While Poco were establishing the ground rules for country rock those psychedelic cowboys from the west coast, The Grateful Dead, were dipping their toes into country music eventually begetting The New Riders of The Purple Sage. Here we have a Best Of collection (expanded from a 1976 vinyl release) which, again, is a handy primer for those yet to hear these hippie born celebrations of country music. Their laidback early style is well captured on Glendale Train and Last Lonely Eagle from their first album with Buddy Cage’s pedal steel weeping and wonderful. From their magnificent The Adventures of Panama Red album we get the powerful rush of Kick In The Head, which sounds like Bob Weir leading an energised Dead with Cage thrashing about on fuzzed pedal steel, along with the glorious title song, one of the great hippie country anthems.

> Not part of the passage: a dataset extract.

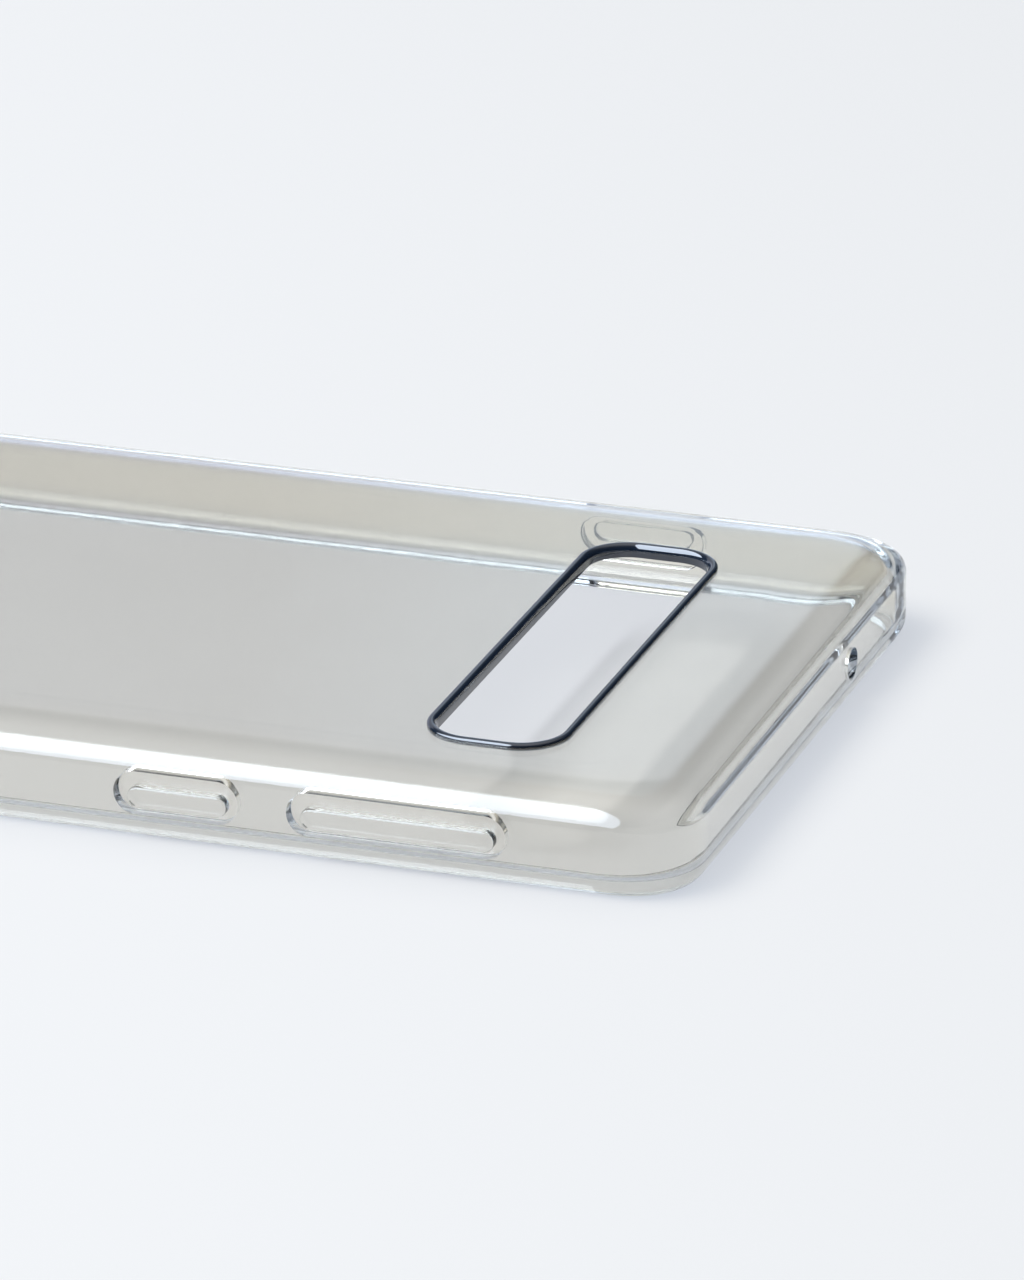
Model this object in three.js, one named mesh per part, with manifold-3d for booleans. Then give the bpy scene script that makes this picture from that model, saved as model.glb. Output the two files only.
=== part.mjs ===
// A clear, smoke-tinted flexible phone case, lying with its back up and its screen opening down.
// Millimetres. +X runs along the length to the phone's top end, +Y across to the power-key side,
// +Z up out of the back. The origin is the centre of the case's footprint, on the surface it lies on.

import * as THREE from 'three';
import * as BufferGeometryUtils from 'three/addons/utils/BufferGeometryUtils.js';
import Module from 'manifold-3d';

const wasm = await Module();
wasm.setup();

// ---------------------------------------------------------------- driving dimensions

const caseLength = 152.6;
const caseWidth = 73.4;
const backHeight = 9.0;          // outer back face above the resting surface
const backThickness = 1.0;
const wallThickness = 1.4;

const cornerReach = 7.3;         // how far along each side a corner of the outer wall bends
const flatCornerReach = 6.0;     // and a corner of the flat back
const cornerFullness = 2.5;      // exponent of the corners' superellipse: 2 is round, more is fuller

const shoulderAcross = 8.0;      // the soft shoulder between back and walls: horizontal reach
const shoulderDrop = 3.2;        // and vertical reach
const shoulderBackPull = 0.75;   // it leaves the back gently
const shoulderWallPull = 0.66;   // and turns down late
const tuckAcross = 1.4;          // the wall curls in under itself at the open side
const tuckHeight = 1.7;
const lipReach = 2.5;            // how far the lip stands in from the outer wall
const lipThickness = 1.1;
const lipRootHeight = 2.4;       // where the wall's inner face starts to curl into the lip
const lipChamfer = 0.2;
const roundPull = 0.5523;        // the pull that makes a bend a quarter of an ellipse

const gap = 0.3;                 // clearance between a moving or separate piece and its opening

const cameraSlot = {
  x: 55.25, y: -1.9,             // centre of the slot
  width: 13.1, length: 51.0,     // over the raised rim
  corner: 4.7,
  rimWidth: 0.9, rimRaise: 0.3, rimRound: 0.25,
};

// Key covers: a pill-shaped pad in a window of the side wall, with a raised pill on the pad.
const keyCovers = [
  { name: 'volume_key_cover', side: -1, x: 50.4, windowLength: 20.0, pillLength: 17.7, pillZ: 3.8 },
  { name: 'shortcut_key_cover', side: -1, x: 30.2, windowLength: 11.5, pillLength: 9.2, pillZ: 3.8 },
  { name: 'power_key_cover', side: 1, x: 49.5, windowLength: 12.0, pillLength: 9.6, pillZ: 4.5 },
];
const windowHeight = 4.0;
const windowZ = 4.3;
const padRecess = 1.0;           // outer face of the pad, in from the wall's outer face
const pillRaise = 0.95;          // raised pill, out from the pad
const pillHeight = 2.0;
const pillRound = 0.2;

// Openings in the two end walls, each a pill of the given width and height.
const portZ = 4.2;
const endOpenings = [
  { end: 1, y: 14.1, z: 3.7, width: 3.0, height: 3.0 },      // top microphone
  { end: -1, y: 0, z: portZ, width: 12.4, height: 5.4 },     // charging port
  { end: -1, y: -18.6, z: portZ, width: 7.0, height: 5.4 },  // audio jack
  { end: -1, y: 18.4, z: portZ, width: 11.6, height: 4.6 },  // loudspeaker
  { end: -1, y: 9.6, z: portZ, width: 2.2, height: 2.2 },    // bottom microphone
];

// ---------------------------------------------------------------- materials

const smokeClear = new THREE.MeshStandardMaterial({
  name: 'smoke_clear', color: 0xc4c3be, roughness: 0.08, metalness: 0, transparent: true, opacity: 0.45,
});
const darkGloss = new THREE.MeshStandardMaterial({
  name: 'dark_gloss', color: 0x1d2836, roughness: 0.06, metalness: 0.2,
});

// ---------------------------------------------------------------- solids

function toSolid(geometry) {
  const bare = geometry.index ? geometry.toNonIndexed() : geometry.clone();
  bare.deleteAttribute('normal');
  bare.deleteAttribute('uv');
  const merged = BufferGeometryUtils.mergeVertices(bare, 1e-4);
  return new wasm.Manifold(new wasm.Mesh({
    numProp: 3,
    vertProperties: merged.attributes.position.array,
    triVerts: merged.index.array,
  }));
}

function toMesh(name, solid, material) {
  const result = solid.getMesh();
  const geometry = new THREE.BufferGeometry();
  geometry.setAttribute('position', new THREE.BufferAttribute(result.vertProperties, 3));
  geometry.setIndex(new THREE.BufferAttribute(result.triVerts, 1));
  geometry.computeVertexNormals();
  const mesh = new THREE.Mesh(geometry, material);
  mesh.name = name;
  return mesh;
}

// A rectangle with round corners, centred on the origin; corners and straights share no doubled point.
function roundedRectangle(width, height, radius, steps) {
  const points = [];
  const corners = [[1, 1, 0], [-1, 1, 1], [-1, -1, 2], [1, -1, 3]];
  for (const [sideX, sideY, quarter] of corners) {
    const centreX = sideX * (width / 2 - radius);
    const centreY = sideY * (height / 2 - radius);
    for (let step = 0; step <= steps; step++) {
      const angle = (quarter + step / steps) * Math.PI / 2;
      points.push(new THREE.Vector2(
        centreX + radius * Math.cos(angle),
        centreY + radius * Math.sin(angle),
      ));
    }
  }
  return points;
}

// A prism of a rounded rectangle, its section in XY and its length along +Z, edges rounded if asked.
function roundedPrism(width, height, radius, depth, round = 0, steps = 10) {
  const outline = roundedRectangle(width, height, radius, steps)
    .filter((point, index, all) => point.distanceTo(all[(index + 1) % all.length]) > 1e-6);
  const geometry = new THREE.ExtrudeGeometry(new THREE.Shape(outline), {
    depth: depth - 2 * round,
    bevelEnabled: round > 0,
    bevelThickness: round,
    bevelSize: round,
    bevelOffset: -round,
    bevelSegments: 3,
  });
  geometry.translate(0, 0, round);
  return geometry;
}

// Stands a prism up in a wall that faces the given way: its section's width runs along the wall and
// its height runs up, and its length runs outwards.
function inSideWall(geometry, side) {
  geometry.rotateX(side * -Math.PI / 2);
  return geometry;
}

function inEndWall(geometry, end) {
  geometry.rotateZ(Math.PI / 2);
  geometry.rotateY(end * Math.PI / 2);
  return geometry;
}

// ---------------------------------------------------------------- the shell

// A bend from start to end, inside the corner where its two ends' tangents meet.
function bend(start, corner, end, steps, startPull = roundPull, endPull = roundPull) {
  const curve = new THREE.CubicBezierCurve(
    start,
    start.clone().lerp(corner, startPull),
    end.clone().lerp(corner, endPull),
    end,
  );
  return curve.getPoints(steps);
}

// The wall's section, from the middle of the outer back, down the outside, round the open lip and up
// the inside to the inner back: X is how far in from the outer wall, and Y how high.
function shellSection() {
  const at = (inset, z) => new THREE.Vector2(inset, z);
  const shoulderSteps = 9;
  const tuckSteps = 4;
  const innerBack = backHeight - backThickness;
  const shoulderFoot = backHeight - shoulderDrop;
  return [
    ...bend(at(shoulderAcross, backHeight), at(0, backHeight), at(0, shoulderFoot),
      shoulderSteps, shoulderBackPull, shoulderWallPull),
    ...bend(at(0, tuckHeight), at(0, 0), at(tuckAcross, 0), tuckSteps),
    at(lipReach - lipChamfer, 0),
    at(lipReach, lipChamfer),
    ...bend(at(lipReach, lipThickness), at(wallThickness, lipThickness),
      at(wallThickness, lipRootHeight), tuckSteps),
    ...bend(at(wallThickness, shoulderFoot), at(wallThickness, innerBack),
      at(shoulderAcross, innerBack), shoulderSteps, shoulderWallPull, shoulderBackPull),
  ];
}

// The case's plan at a given inset from the outer wall: a rectangle whose corners are quarters of a
// superellipse, so that no side turns suddenly from straight to round.
function softRectangle(inset, steps) {
  const reach = cornerReach - (cornerReach - flatCornerReach) * inset / shoulderAcross;
  const soften = (value) => Math.sign(value) * Math.abs(value) ** (2 / cornerFullness);
  const points = [];
  const corners = [[1, 1, 0], [-1, 1, 1], [-1, -1, 2], [1, -1, 3]];
  for (const [sideX, sideY, quarter] of corners) {
    for (let step = 0; step <= steps; step++) {
      const angle = (quarter + step / steps) * Math.PI / 2;
      points.push(new THREE.Vector2(
        sideX * (caseLength / 2 - inset - reach) + reach * soften(Math.cos(angle)),
        sideY * (caseWidth / 2 - inset - reach) + reach * soften(Math.sin(angle)),
      ));
    }
  }
  return points;
}

// Sweeps the section round the case's plan: one ring of points for each point of the section, the
// first and last rings closed by flat faces, which are the outer and the inner back.
function shellGeometry() {
  const cornerSteps = 9;
  const positions = [];
  const triangles = [];
  const rings = shellSection().map((point) => {
    const outline = softRectangle(point.x, cornerSteps);
    const start = positions.length / 3;
    for (const corner of outline) {
      positions.push(corner.x, corner.y, point.y);
    }
    return { start, outline };
  });
  const around = rings[0].outline.length;
  for (let ring = 0; ring + 1 < rings.length; ring++) {
    for (let index = 0; index < around; index++) {
      const next = (index + 1) % around;
      const upper = rings[ring].start;
      const lower = rings[ring + 1].start;
      triangles.push(upper + index, lower + index, lower + next);
      triangles.push(upper + index, lower + next, upper + next);
    }
  }
  const outerBack = rings[0];
  for (const [a, b, c] of THREE.ShapeUtils.triangulateShape(outerBack.outline, [])) {
    triangles.push(outerBack.start + a, outerBack.start + b, outerBack.start + c);
  }
  const innerBack = rings[rings.length - 1];
  for (const [a, b, c] of THREE.ShapeUtils.triangulateShape(innerBack.outline, [])) {
    triangles.push(innerBack.start + a, innerBack.start + c, innerBack.start + b);
  }
  const geometry = new THREE.BufferGeometry();
  geometry.setAttribute('position', new THREE.Float32BufferAttribute(positions, 3));
  geometry.setIndex(triangles);
  return geometry;
}

function makeShell() {
  let shell = toSolid(shellGeometry());

  // the camera slot, through the back, with room for the rim
  const slotDepth = 4;
  const slot = roundedPrism(
    cameraSlot.width + 2 * gap, cameraSlot.length + 2 * gap, cameraSlot.corner + gap, slotDepth);
  slot.translate(cameraSlot.x, cameraSlot.y, backHeight - slotDepth / 2);
  shell = shell.subtract(toSolid(slot));

  // the windows for the key covers, through the side walls
  const reach = 2 * wallThickness;
  for (const cover of keyCovers) {
    const window = inSideWall(
      roundedPrism(cover.windowLength, windowHeight, windowHeight / 2, 2 * reach), cover.side);
    window.translate(cover.x, cover.side * (caseWidth / 2 - reach), windowZ);
    shell = shell.subtract(toSolid(window));
  }

  // the openings in the end walls
  for (const opening of endOpenings) {
    const smaller = Math.min(opening.width, opening.height);
    const cutter = inEndWall(
      roundedPrism(opening.width, opening.height, smaller / 2, 2 * reach), opening.end);
    cutter.translate(opening.end * (caseLength / 2 - reach), opening.y, opening.z);
    shell = shell.subtract(toSolid(cutter));
  }
  return toMesh('shell', shell, smokeClear);
}

// ---------------------------------------------------------------- the camera rim

// A slim ring round the slot, from the inner back to a little above the outer back.
function makeCameraRim() {
  const height = backThickness + cameraSlot.rimRaise;
  const outer = roundedPrism(
    cameraSlot.width, cameraSlot.length, cameraSlot.corner, height, cameraSlot.rimRound);
  const inner = roundedPrism(
    cameraSlot.width - 2 * cameraSlot.rimWidth,
    cameraSlot.length - 2 * cameraSlot.rimWidth,
    cameraSlot.corner - cameraSlot.rimWidth,
    2 * height);
  inner.translate(0, 0, -height / 2);
  const ring = toSolid(outer).subtract(toSolid(inner));
  const rim = toMesh('camera_rim', ring, darkGloss);
  rim.position.set(cameraSlot.x, cameraSlot.y, backHeight - backThickness);
  return rim;
}

// ---------------------------------------------------------------- the key covers

function makeKeyCover(cover) {
  const padHeight = windowHeight - 2 * gap;
  const padDepth = wallThickness - padRecess;
  const pad = roundedPrism(cover.windowLength - 2 * gap, padHeight, padHeight / 2, padDepth, 0.1);
  const pillDepth = padDepth / 2 + pillRaise;
  const pill = roundedPrism(cover.pillLength, pillHeight, pillHeight / 2, pillDepth, pillRound);
  const pillRise = (cover.pillZ - windowZ) * -cover.side;
  pill.translate(0, pillRise, padDepth / 2);
  const solid = toSolid(inSideWall(pad, cover.side)).add(toSolid(inSideWall(pill, cover.side)));
  const mesh = toMesh(cover.name, solid, smokeClear);
  mesh.position.set(cover.x, cover.side * (caseWidth / 2 - wallThickness), windowZ);
  return mesh;
}

// ---------------------------------------------------------------- the assembly

const phoneCase = new THREE.Group();
phoneCase.name = 'phone_case';
phoneCase.add(makeShell());
phoneCase.add(makeCameraRim());
for (const cover of keyCovers) {
  phoneCase.add(makeKeyCover(cover));
}

export default phoneCase;
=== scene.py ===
"""A clear, smoke-tinted flexible phone case, lying back up on a pale studio floor.

Metres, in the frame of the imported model: +X along the length to the handset's top end, +Y across to
the power-key side, +Z up out of the back.
"""

import math

import bmesh
import bpy
from mathutils import Matrix, Vector


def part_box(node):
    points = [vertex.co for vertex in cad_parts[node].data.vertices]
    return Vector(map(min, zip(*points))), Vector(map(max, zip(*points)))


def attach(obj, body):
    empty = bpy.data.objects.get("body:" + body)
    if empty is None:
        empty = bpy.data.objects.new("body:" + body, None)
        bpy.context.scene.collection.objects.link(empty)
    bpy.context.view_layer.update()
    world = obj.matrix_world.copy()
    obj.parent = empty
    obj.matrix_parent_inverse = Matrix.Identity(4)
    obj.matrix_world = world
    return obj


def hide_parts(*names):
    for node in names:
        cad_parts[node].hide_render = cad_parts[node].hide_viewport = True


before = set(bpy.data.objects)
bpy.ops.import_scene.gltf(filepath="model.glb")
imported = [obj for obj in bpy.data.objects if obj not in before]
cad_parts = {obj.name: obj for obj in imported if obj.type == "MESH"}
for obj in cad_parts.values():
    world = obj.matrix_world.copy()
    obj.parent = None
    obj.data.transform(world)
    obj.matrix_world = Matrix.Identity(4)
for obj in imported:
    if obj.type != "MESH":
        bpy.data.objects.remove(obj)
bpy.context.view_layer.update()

MM = 0.001

# ---------------------------------------------------------------- driving dimensions

shell_low, shell_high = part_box("shell")
rim_low, rim_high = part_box("camera_rim")

CASE_LENGTH = shell_high.x - shell_low.x
CASE_WIDTH = shell_high.y - shell_low.y
BACK_HEIGHT = shell_high.z
BACK_THICKNESS = BACK_HEIGHT - rim_low.z
WALL_THICKNESS = 1.4 * MM

CORNER_REACH = 7.3 * MM       # how far along each side a corner of the outer wall bends
FLAT_CORNER_REACH = 6.0 * MM  # and a corner of the flat back
CORNER_FULLNESS = 2.5         # exponent of the corners' superellipse: 2 is round, more is fuller

SHOULDER_ACROSS = 8.0 * MM    # the soft shoulder between back and walls: horizontal reach
SHOULDER_DROP = 3.2 * MM      # and vertical reach
SHOULDER_BACK_PULL = 0.75     # the shoulder leaves the back gently
SHOULDER_WALL_PULL = 0.66     # and turns down late
ROUND_PULL = 0.5523           # the pull that makes a bend a quarter of an ellipse
TUCK_ACROSS = 1.4 * MM        # the wall curls in under itself at the open side
TUCK_HEIGHT = 1.7 * MM
LIP_REACH = 2.5 * MM          # how far the lip stands in from the outer wall
LIP_THICKNESS = 1.1 * MM
LIP_ROOT_HEIGHT = 2.4 * MM    # where the wall's inner face starts to curl into the lip
LIP_CHAMFER = 0.2 * MM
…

The pick of the crop here is the straightforward bundling of two mid seventies albums from Barefoot Jerry (You Can’t Get Off With Your Shoes On and Watching TV With The radio On) on one CD. barefoot Jerry were a shifting bunch of seasoned Nashville pickers led by Wayne Moss who played guitar on Roy Orbison’s Pretty Woman, was one of the crew on Dylan’s Blonde On Blonde and who formed Area Code 561, the band responsible for Stone Fox Chase AKA the theme music for The Old Grey Whistle Test. With the rest of the band having a similar pedigree this outfit really could play just about anything and so here they wander from southern rock to western swing to hippie dope anthems and scintillating instrumental workouts. If anything they were just too eclectic and really never achieved much more than cult status. Watchin’ TV…  still stands the test of time and is a highly recommended listen, the title song and Funny Looking Eyes could easily have been released recently  by the likes of Sam Morrow or Andrew Sheppard, both having a tough southern slink. The instrumentals, Pig Snoots and Nehi Red and Two Mile Pike, allow the band to show off their chops and really have to heard to be believed while the delicate acoustic number If There Were Only Time For Love harks back to their magnificent debut album (which you really should search out).  The albums ends on a (ahem) high note with the cosmic dope anthem, Mother Nature’s Way of Saying High, which is not a million miles removed from David Crosby’s musings on his solo debut. You Can’t Get Off… pales in comparison but it’s still well worth a listen with the opening tale of Ali Babba a fine chunky slice of southern rock, Slowin’ Down a down home country rock number in the manner of The Ozark Mountain Daredevils and the title song a rip snorting  funky number sounding like the Band on amphetamines. If you’ve never barefooted with Barefoot Jerry then here’s your chance.

Winding up this roundup is a 1980 release from Pure Prairie League, a band perhaps better known on these shores for the emblematic Norman Rockwell cowboy, Lucky Luke, who appeared on all their album covers.  They had a sizeable success in the States although by the time of this album none of the original members were present but they had inducted a new member, the fledging Vince Gill. Gill injected new blood into the band and the album achieved top 40 status but there’s precious little down home music here with the band playing for the audiences who were lapping up the Eagles and Fleetwood Mac. As such there’s some very polished rockers here, She’s All Mine is classic FM fodder and it still sounds great with a fine twin guitar solo spiralling away while I‘ll Be Damned is an excellent country rocker which benefits from Gill’s bluegrass background.